Rebecca Lauffenburger
Staff Writer

As the Santa Barbara Museum of Art (SBMA) celebrates its 75th year of existence, it finds itself at a significant crossroads. The museum, which houses more than 28,000 works of art in its permanent collection, is on the brink of a renovation which would expand its existing galleries by 25 percent and allow for a more creative use of space.

John Walsh, the director emeritus of the J. Paul Getty Museum in Los Angeles, has commented on the SBMA campaign.

“The plan is a remarkably smart use of space that will do justice to the very fine works in the collection,” Walsh said. “What’s more, it will provide a coherent experience for visitors as they move from gallery to gallery.”

Seven Doors, a collaborative effort between artist Jan Tichy and the curators of SBMA, is both a love letter to the museum’s rich history and a contemplation of its purpose as an institution, as well as how it will continue to project that purpose in future years.

With this in mind, I had some idea of what to expect upon entering the museum. The subtitle of the exhibit, “Jan Tichy and the Chiaroscuro of Art Museum Collecting,” hints at its possible themes, but all pretentiousness aside, the exhibit is just plain confusing.

The exhibit itself can be likened to a sort of found object collage. Tichy, a Chicago-based artist known for his ability to creatively merge photography, sculpture, video, and sound, hand-picked seven objects from the vaults of SBMA’s extensive permanent collection to accompany his own work.

Through the placement of these various objects, Tichy is able to create an account of the museum’s history while commenting on the museum’s role in integrating art into the lives of the public.

At first glance, the space seems disjointed, to say the least. Lining the walls are 14 of Tichy’s silk screen prints of tessellations, which utilize a monochromatic color scheme ranging from every shade of white to black that is perceivable to the human eye.

In a central glass case sit two oliphants (side-blown horns), one black, one white, in accordance with the theme of chiaroscuro. The ivory horns, dating back to the 19th century, are an exceptionally rare display, as ivory is not able to be legally acquired or sold beyond domestic boundaries.

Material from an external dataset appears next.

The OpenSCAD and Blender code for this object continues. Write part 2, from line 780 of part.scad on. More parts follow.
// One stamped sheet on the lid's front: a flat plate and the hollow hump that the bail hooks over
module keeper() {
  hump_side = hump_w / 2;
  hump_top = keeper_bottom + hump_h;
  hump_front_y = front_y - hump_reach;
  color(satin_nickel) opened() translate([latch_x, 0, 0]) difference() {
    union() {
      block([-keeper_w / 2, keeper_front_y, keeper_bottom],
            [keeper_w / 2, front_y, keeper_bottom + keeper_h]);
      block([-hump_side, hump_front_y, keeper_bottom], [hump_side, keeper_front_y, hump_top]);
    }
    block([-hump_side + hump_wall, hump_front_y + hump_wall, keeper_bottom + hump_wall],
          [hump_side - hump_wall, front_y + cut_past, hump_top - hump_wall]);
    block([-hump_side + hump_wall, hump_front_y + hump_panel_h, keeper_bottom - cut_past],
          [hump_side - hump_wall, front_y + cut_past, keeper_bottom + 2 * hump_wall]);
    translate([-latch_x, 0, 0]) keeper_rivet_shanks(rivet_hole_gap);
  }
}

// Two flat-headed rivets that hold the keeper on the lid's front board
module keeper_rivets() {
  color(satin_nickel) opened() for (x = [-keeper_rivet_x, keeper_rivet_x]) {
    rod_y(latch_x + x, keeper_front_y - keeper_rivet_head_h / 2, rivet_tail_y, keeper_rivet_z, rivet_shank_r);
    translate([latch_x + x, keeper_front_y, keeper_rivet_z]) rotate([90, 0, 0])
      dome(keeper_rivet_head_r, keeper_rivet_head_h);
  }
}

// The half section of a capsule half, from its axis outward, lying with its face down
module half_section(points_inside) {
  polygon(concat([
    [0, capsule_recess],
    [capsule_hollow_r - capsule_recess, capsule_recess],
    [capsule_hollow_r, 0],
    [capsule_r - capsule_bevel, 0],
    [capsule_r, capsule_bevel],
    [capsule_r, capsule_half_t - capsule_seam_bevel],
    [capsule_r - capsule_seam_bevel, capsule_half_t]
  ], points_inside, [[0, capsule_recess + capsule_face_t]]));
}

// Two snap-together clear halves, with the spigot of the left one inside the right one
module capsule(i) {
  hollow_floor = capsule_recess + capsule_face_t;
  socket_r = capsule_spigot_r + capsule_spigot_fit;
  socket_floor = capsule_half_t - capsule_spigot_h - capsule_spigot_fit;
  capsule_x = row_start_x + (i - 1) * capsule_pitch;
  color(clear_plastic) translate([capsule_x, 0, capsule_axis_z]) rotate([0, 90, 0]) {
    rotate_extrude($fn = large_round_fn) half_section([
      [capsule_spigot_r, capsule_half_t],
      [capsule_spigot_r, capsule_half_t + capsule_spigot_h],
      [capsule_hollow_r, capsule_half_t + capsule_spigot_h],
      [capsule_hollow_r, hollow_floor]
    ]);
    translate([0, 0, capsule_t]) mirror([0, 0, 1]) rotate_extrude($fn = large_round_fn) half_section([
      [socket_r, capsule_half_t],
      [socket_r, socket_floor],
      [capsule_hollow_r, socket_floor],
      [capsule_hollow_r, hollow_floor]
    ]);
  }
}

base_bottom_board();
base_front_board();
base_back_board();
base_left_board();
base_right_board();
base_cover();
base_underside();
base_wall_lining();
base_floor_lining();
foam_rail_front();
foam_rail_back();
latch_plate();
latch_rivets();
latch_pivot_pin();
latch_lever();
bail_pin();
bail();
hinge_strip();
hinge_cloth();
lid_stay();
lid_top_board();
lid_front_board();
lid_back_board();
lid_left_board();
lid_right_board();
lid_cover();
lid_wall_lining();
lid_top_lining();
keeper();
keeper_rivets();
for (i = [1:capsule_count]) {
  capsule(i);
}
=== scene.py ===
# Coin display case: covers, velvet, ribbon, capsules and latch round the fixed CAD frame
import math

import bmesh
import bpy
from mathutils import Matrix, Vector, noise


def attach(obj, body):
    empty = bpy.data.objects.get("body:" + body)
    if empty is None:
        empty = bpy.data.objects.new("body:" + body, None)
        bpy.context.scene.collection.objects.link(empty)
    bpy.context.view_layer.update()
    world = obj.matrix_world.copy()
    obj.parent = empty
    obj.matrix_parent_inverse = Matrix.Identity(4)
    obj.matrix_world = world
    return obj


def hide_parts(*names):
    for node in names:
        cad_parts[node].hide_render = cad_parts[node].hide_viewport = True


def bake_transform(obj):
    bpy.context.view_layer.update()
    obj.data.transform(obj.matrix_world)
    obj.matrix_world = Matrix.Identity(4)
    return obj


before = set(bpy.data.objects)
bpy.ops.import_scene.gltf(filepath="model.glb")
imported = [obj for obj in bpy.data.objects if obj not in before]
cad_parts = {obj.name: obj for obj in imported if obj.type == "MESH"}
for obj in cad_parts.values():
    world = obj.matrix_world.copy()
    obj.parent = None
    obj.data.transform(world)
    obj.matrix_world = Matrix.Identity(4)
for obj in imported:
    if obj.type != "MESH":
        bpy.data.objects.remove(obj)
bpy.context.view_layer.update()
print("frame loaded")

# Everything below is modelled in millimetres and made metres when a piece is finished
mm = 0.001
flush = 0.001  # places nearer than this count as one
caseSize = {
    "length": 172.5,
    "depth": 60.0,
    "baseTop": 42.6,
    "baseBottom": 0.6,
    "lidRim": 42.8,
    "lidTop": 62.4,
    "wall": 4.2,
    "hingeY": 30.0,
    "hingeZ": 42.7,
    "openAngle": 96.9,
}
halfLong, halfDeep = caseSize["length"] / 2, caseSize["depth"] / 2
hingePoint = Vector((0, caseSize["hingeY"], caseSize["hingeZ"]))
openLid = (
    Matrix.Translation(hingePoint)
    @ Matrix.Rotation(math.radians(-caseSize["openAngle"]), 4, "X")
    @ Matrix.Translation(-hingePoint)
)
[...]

In the center of the room rests a two-faced Roman Herm carved out of marble. With no context, the items stand alone as a seemingly irrelevant collection of objects, and I was hopelessly lost as to what their collective significance was.

The exhibit continued in an adjoining room, partitioned by a black curtain. As I walked through, any hope I had of resolving my confusion quickly faded. On the other side of the curtain was a dark, nearly empty room that only seemed to complicate the exhibit’s already cryptic dialogue.

If nothing else, the exhibit is notable for the profound way it uses physical art to showcase the more abstract idea of atmosphere, created through light and shadow. Every aspect of the space, from the bronze statue of a figure draped in a sheet, to the tiles projected on the wall behind it, created an eeriness that could be felt in every corner of the room.

Seven Doors has a lot going on visually, but the true artistry is in the way the exhibit explores the qualities of time and place. The tiles on the wall formed a moving mosaic that gradually shifted over the course of ten minutes. Meanwhile, as I circled the statue, the scene of the room changed; shadows created by the draped sheet obscuring the statue from view appeared and disappeared, creating a new composition and evoking new emotional responses from different angles.

While I watched the images on the wall disintegrate and reform into new images, I reflected on how fascinating it was that the exhibit demanded not only the attention of the viewer for a full ten minutes, but really, the very existence of a viewer at all.

The act of intentionally covering the only physical object in the room made a rather insightful statement about the role of art as something that exists to be experienced in a deeply personal way, and the role of both the viewer and the artist in the creative process. The “art” in this case was not the statue itself, but the way it was perceived through different perspectives by a viewer, who must physically walk around it and experience it in order to really “see” it.

The highlight of the exhibit was undoubtedly German Renaissance artist Albrecht Dürer’s woodcut “The Seven Angels Sounding Trumpets from the Apocalypse,” which is considered to be one of Durer’s greatest masterpieces. The work is number eight in a series of 15 woodcuts detailing the events described in the Book of Revelation.The print itself is an incredibly intricate vision showing God releasing the seven calamities down onto Earth. Upon close inspection, one can even see the Latin text bleeding through the page it was so masterfully crafted on.

In order to protect the piece from the harsh sunlight streaming in through the museum windows, which has a tendency to fade delicate paper works, it is obscured by a matte covering that must be lifted in order for the piece to be viewed.

The art presented in Seven Doors is interesting enough to warrant a visit to SBMA, but it is Tichy’s brilliant arrangement of these pieces that is truly on display and worthy of admiration. Seven Doors is on the surface an immersive exploration of light and shadow and the spaces in which they inhabit. But more than that, it is a commentary on the institution of the museum itself, and the way it strives to organize and preserve culture across time and space. Overall, it is a thoroughly thought-provoking, if somewhat baffling, exhibit, and one well worth experiencing.